The biggest problem is leading man Tom Tryon. This was Tryon’s first and only movie for Disney after landing the title role in Texas John Slaughter. Tryon looks like he was well-suited to playing the lead in a western but comedy is not his forte. He just isn’t funny. Talbot is a naïve, bumbling guy who gets in way over his head. The part calls for someone like Jerry Lewis. Tryon is stiff and uncomfortable throughout.

Tryon went on to have a pretty interesting post-Disney career. He was nominated for a Golden Globe for his role in Otto Preminger’s The Cardinal and worked steadily in films and TV through the end of the 1960s. By the end of the decade, he’d become fed up with acting and became a successful horror novelist, writing books like The Other and Harvest Home. He died in 1991 at the age of 65, ostensibly of stomach cancer although it was later revealed that he’d been keeping his HIV-positive diagnosis a secret.

Dany Saval was also one-and-done with Disney. She was a rising star in France when she made her American film debut in Moon Pilot. Saval went right back to France after Moon Pilot’s failure to launch, making a brief return to Hollywood for the Jerry Lewis/Tony Curtis comedy Boeing, Boeing in 1965. She retired from show business in the late 1980s.

In addition to Brian Keith, there is one other familiar Disney face in Moon Pilot. Our old buddy Tommy Kirk, billed as a “special guest star”, turns up as Tryon’s younger brother. It’s a superfluous cameo with Kirk picking Tryon up at the airport and giving him a ride home. I half suspect that Kirk really was just picking Tryon up at the airport and they decided to roll cameras on the spot. Honestly, Kirk would have been a better choice to play the lead here. Granted, he was a little too young to believably pull off being an Air Force captain. But believability did not seem to be of utmost concern anywhere else in this movie, so why should that matter here?

Moon Pilot came and went without making much of a dent in April 1962. It made a little bit of money but not enough to promote it into the big leagues. While many contemporary critics found good things to say about the movie, the FBI was less than enthusiastic. They complained about Edmond O’Brien’s portrayal of a bumbling, incompetent agent, even though they’d already forced Disney to change the name of the agency he works for. The Bureau was clearly being oversensitive, probably because they were still nursing hurt feelings over a Disney/FBI collaboration that had fallen apart a few years earlier.

The FBI’s declassified file on Walt shows that they’d had a somewhat cozy relationship. Walt admired their work and the Bureau believed that Walt could be a very friendly asset if necessary. In the late 50s, Walt plotted out a short series for The Mickey Mouse Club that would follow young cub reporter Dirk Metzger’s journey to Washington. Segments were planned on the treasury, the White House and the Congress and a big chunk would be spent on the FBI. The Bureau became heavily involved with those scripts, demanding a whole laundry list of changes even after seeing the rough cuts. As far as Walt was concerned, nobody had final cut approval on his work except for Walt Disney, not even the FBI. So he canned the whole project. Moon Pilot isn’t exactly Swiftian in its satire of the Bureau but it certainly isn’t the piece of rah-rah propaganda he’d been planning before, either.

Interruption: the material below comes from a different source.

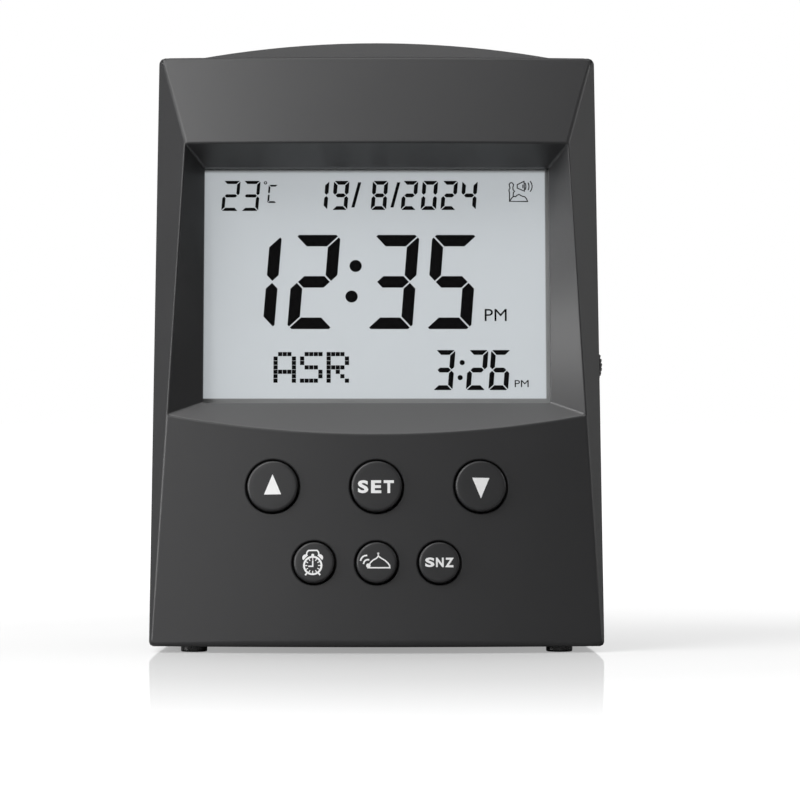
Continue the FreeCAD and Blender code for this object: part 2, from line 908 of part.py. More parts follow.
def main_board():
    """Circuit board, notched round the case bosses."""
    half = narrow_width / 2 - board_inset
    board_u = (board_foot, shoulder_height - board_below_shoulder)
    board = seam_box((-half, half), board_u, (board_back, board_forward))
    for x, u in case_screw_places:
        radius = case_boss_radius + board_notch_clearance
        board = board.cut(seam_cylinder(x, u, (-reach, reach), radius))
    for x, u in board_screw_places:
        radius = board_screw_radius + shank_clearance
        board = board.cut(seam_cylinder(x, u, (-reach, reach), radius))
    return board


def board_components():
    """Chips, crystal, socket and capacitors on the back of the board."""
    solids = []
    for x, u, width, height, thickness in board_chips:
        span_x = (x - width / 2, x + width / 2)
        span_u = (u - height / 2, u + height / 2)
        solids.append(seam_box(span_x, span_u, (board_back - thickness, board_back)))
    for x, u in capacitor_places:
        solids.append(seam_cylinder(x, u, (board_back - capacitor_height, board_back), capacitor_radius))
    return Part.makeCompound(solids)


# ---- Volume control ----


def volume_pot():
    """Potentiometer on the back of the board, with its spindle."""
    half = pot_size / 2
    x = (pot_edge - pot_size, pot_edge)
    body = seam_box(x, (wheel_u - half, wheel_u + half), (board_back - pot_height, board_back))
    end = wheel_back - spindle_proud
    return body.fuse(seam_cylinder(wheel_x, wheel_u, (end, board_back), spindle_radius))


def volume_wheel():
    """Thumb wheel that stands out of the right side."""
    wheel = seam_cylinder(wheel_x, wheel_u, (wheel_back, wheel_front), wheel_radius)
    wheel = wheel.makeChamfer(wheel_edge, [e for e in wheel.Edges if isinstance(e.Curve, Part.Circle)])
    return wheel.cut(
        seam_cylinder(wheel_x, wheel_u, (-reach, reach), spindle_radius + spindle_clearance)
    )


# ---- Speaker: turned forms about the speaker's axis ----


def turned(profile):
    """Solid of revolution from radius and depth pairs about the speaker's axis."""
    points = [Vector(r, 0, d) for r, d in profile]
    face = Part.Face(Part.makePolygon(points + points[:1]))
    solid = face.revolve(Vector(0, 0, 0), Vector(0, 0, 1))
    solid.Placement = FreeCAD.Placement(Vector(0, speaker_v, speaker_front), FreeCAD.Rotation())
    return placed(solid, back_place)


rim_inner = speaker_radius - speaker_rim_width


def speaker_frame():
    """Pressed steel basket: flat rim, sloping wall and a flat floor for the magnet."""
    t = speaker_basket_wall
    return turned(
        [
            (speaker_radius, cone_wall),
            (speaker_radius, rim_back),
            (rim_inner, rim_back),
            (speaker_basket_radius, basket_top),
            (0, basket_top),
            (0, basket_top - t),
            (speaker_basket_radius - t, basket_top - t),
            (rim_inner - t, cone_wall),
        ]
    )


def speaker_cone():
    """Paper cone with its surround, glued to the front of the basket's rim."""
    t = cone_wall
    return turned(
        [
            (speaker_radius - cone_gap, 0),
            (speaker_radius - cone_gap, t),
            (rim_inner - 2 * cone_gap, t),
            (cone_neck_radius, cone_top),
            (0, cone_top),
            (0, cone_top - t),
            (cone_neck_radius - t, cone_top - t),
            (rim_inner - 2 * cone_gap - t, 0),
        ]
    )


def speaker_magnet():
    """Magnet and yoke on the basket's floor."""
    return turned(
        [
            (0, basket_top),
            (magnet_radius, basket_top),
            (magnet_radius, magnet_top),
            (0, magnet_top),
        ]
    )


# ---- Cells, contacts and battery door ----

# Each row's sign gives the side of its raised terminal
cell_depth = door_thickness + cell_clearance + cell_radius
cell_pitch = 2 * cell_radius + cell_spacing
cell_rows = [bay_v[0] + bay_end_gap + cell_radius + i * cell_pitch for i in (0, 1)]
plus_side = (-1, 1)
plate_inner = bay_length / 2 - plate_thickness
cell_plus_end = plate_inner


def along_x(x, v, radius):
    """Cylinder along X between two values of x, at a row of cells."""
    cylinder = Part.makeCylinder(radius, x[1] - x[0], Vector(x[0], v, cell_depth), Vector(1, 0, 0))
    return placed(cylinder, back_place)


def cells():
    """Two AA cells, one each way round, each with its raised terminal."""
    solids = []
    for sign, v in zip(plus_side, cell_rows):
        shoulder = cell_plus_end - cell_nub_length
        body = along_x(sorted((sign * shoulder, sign * (shoulder - cell_length))), v, cell_radius)
        nub = along_x(sorted((sign * shoulder, sign * cell_plus_end)), v, cell_nub_radius)
        solids.append(body.fuse(nub))
    return Part.makeCompound(solids)


def contact_plates():
    """Plated steel plates at both ends of each row of cells."""
    solids = []
    for v in cell_rows:
        for sign in (-1, 1):
            x = sorted((sign * bay_length / 2, sign * plate_inner))
            half = plate_width / 2
            solids.append(back_box(x, (v - half, v + half), (cell_depth - half, cell_depth + half)))
    return Part.makeCompound(solids)


def contact_springs():
    """Bowed leaf springs that press on each cell's flat end."""
    solids = []
    flat_end = cell_length - (cell_plus_end - cell_nub_length)
    t = spring_thickness
    foot = plate_width / 2
    for sign, v in zip(plus_side, cell_rows):
        bow = [
            (plate_inner, foot),
            (flat_end, spring_nose),
            (flat_end, -spring_nose),
            (plate_inner, -foot),
        ]
        hollow = [
            (plate_inner, foot - 2 * t),
            (flat_end + t, spring_nose - t / 2),
            (flat_end + t, t / 2 - spring_nose),
            (plate_inner, 2 * t - foot),
        ]
        outlines = []
        for corners in (bow, hollow):
            points = [Vector(-sign * x, v - spring_width / 2, cell_depth + d) for x, d in corners]
            outlines.append(Part.Face(Part.makePolygon(points + points[:1])))
        strip = outlines[0].cut(outlines[1]).extrude(Vector(0, spring_width, 0))
        solids.append(placed(strip, back_place))
    return Part.makeCompound(solids)


def battery_door():
    """Door set flush in the back, with finger ridges and two lugs along its head."""
    x = grown(door_x, -door_clearance)
    v = grown(door_v, -door_clearance)
    door = back_box(x, v, (0, door_thickness))
    top = door_v[1] - door_grip_pitch
    for i in range(door_grip_count):
        row = top - i * door_grip_pitch
        half = door_grip_width / 2
        groove = (row - door_grip_pitch / 2, row)
        door = door.cut(back_box((-half, half), groove, (-wall, door_grip_depth)))
    for lug in lug_places:
        lug_x = (lug - door_lug_width / 2, lug + door_lug_width / 2)
        foot = bay_v[1] - 2 * door_lug_clearance
        lug_v = (foot, foot + door_lug_thickness)
        depth = (door_thickness, door_thickness + door_lug_depth - door_lug_clearance)
        door = door.fuse(back_box(lug_x, lug_v, depth))
    return door.removeSplitter()


def feet():
    """Rubber feet pressed into round sockets."""
    solids = []
    for x, y in foot_places():
        foot = Part.makeCylinder(foot_radius, foot_height + foot_socket_depth, Vector(x, y, 0))
        low = [e for e in foot.Edges if e.BoundBox.ZMax < foot_edge]
        solids.append(foot.makeFillet(foot_edge, low))
    return Part.makeCompound(solids)


case_screw_size = (case_screw_radius, case_screw_length, case_head_radius, case_head_height)
board_screw_size = (board_screw_radius, board_screw_length, board_head_radius, board_head_height)

save("front_shell", front_shell())
save("rear_shell", rear_shell())
save("display_window", display_window())
save("lcd_panel", seam_box(glass_x, glass_u, (glass_back, glass_front)))
save("lcd_frame", lcd_frame())
save("light_guide", light_guide())
save("zebra_strips", zebra_strips())
save("main_board", main_board())
save("board_components", board_components())
save("tact_switches", tact_switches())
for button_name, button_place in buttons.items():
    save(button_name, button(*button_place))
save("volume_pot", volume_pot())
save("volume_wheel", volume_wheel())
save("speaker_frame", speaker_frame())
save("speaker_cone", speaker_cone())
save("speaker_magnet", speaker_magnet())
save("speaker_screws", clip_screws())
save("cells", cells())
save("contact_plates", contact_plates())
save("contact_springs", contact_springs())
save("battery_door", battery_door())
save("rubber_feet", feet())
save("case_screws", screws(case_screw_places, case_boss_end - case_post_floor, case_screw_size))
save("board_screws", screws(board_screw_places, board_back, board_screw_size))
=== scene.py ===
import bpy
import math
import numpy as np
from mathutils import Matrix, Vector


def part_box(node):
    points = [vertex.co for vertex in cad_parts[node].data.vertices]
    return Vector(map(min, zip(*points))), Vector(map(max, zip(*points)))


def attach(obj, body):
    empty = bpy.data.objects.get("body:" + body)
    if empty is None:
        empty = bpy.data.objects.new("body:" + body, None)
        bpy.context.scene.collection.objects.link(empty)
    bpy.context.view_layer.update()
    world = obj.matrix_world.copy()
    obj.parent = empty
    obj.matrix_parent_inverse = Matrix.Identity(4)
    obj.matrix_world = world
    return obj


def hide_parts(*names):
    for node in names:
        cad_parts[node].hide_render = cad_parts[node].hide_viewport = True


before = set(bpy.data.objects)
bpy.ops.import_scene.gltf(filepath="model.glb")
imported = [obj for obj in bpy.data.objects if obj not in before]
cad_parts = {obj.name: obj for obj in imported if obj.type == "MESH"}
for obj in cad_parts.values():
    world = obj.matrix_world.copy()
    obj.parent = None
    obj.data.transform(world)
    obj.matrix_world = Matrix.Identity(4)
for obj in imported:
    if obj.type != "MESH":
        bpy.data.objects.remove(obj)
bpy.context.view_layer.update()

# ---------------------------------------------------------------- Front shell
# The front half of the case: button panel, hooded display recess, brow and two cheeks in one moulding.
# It is injection moulded in charcoal ABS with a fine spark-eroded grain. Four long screws from behind
# draw it against the rear shell.

MM = 0.001

case_width = 86.0
case_top_width = 84.2
shoulder = 113.7
ridge = 96.7
foot = 1.15
step_at_foot = 0.7
step_at_ridge = 8.6
step_at_top = 0.8
cheek_slope = math.tan(math.radians(33.0))
side_draft = math.tan(math.radians(2.5))
bulge_radius = 220.0
lean = math.radians(12.0)
top_corner = 1.3
foot_corner = 1.0
shell_wall = 1.5
glass_foot = 46.2
glass_front = -1.6
window_half = 33.15
window_low = 47.9
window_high = 94.2
window_front = 1.0
window_back = -0.4
recess_corner = 44.75
recess_middle = 41.15

seam_sin, seam_cos = math.sin(lean), math.cos(lean)
ahead_axis = (0.0, -seam_cos, seam_sin)
draw_in = (case_width - case_top_width) / 2 / shoulder
seam_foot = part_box("lcd_panel")[0][1] / MM - glass_foot * seam_sin + glass_front * seam_cos


def seam_y(z):
    """Where the plane between the two shells lies at height z."""
    return seam_foot + z * math.tan(lean)


def from_seam(x, u, w):
    """Points in the clock's frame from x, distance up the seam plane and distance ahead of it."""
    x, u, w = np.broadcast_arrays(x, u, w)
    return np.stack([x, seam_foot + u * seam_sin - w * seam_cos, u * seam_cos + w * seam_sin], -1)


def up_seam(y, z):
    """Distance up the seam plane of points in the clock's frame."""
    return (y - seam_foot) * seam_sin + z * seam_cos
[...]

While Walt would continue to dabble with science fiction, primarily through his gimmick comedies, it’s a little surprising that he didn’t return to outer space in his lifetime. It’ll be quite some time before we see another rocket or spaceship in this column. That’s kind of a shame. The Disneyland episodes suggest that Walt could have made a very good, serious movie on the subject. Although to be honest, I’d be happy if he’d simply made a more successful comedy.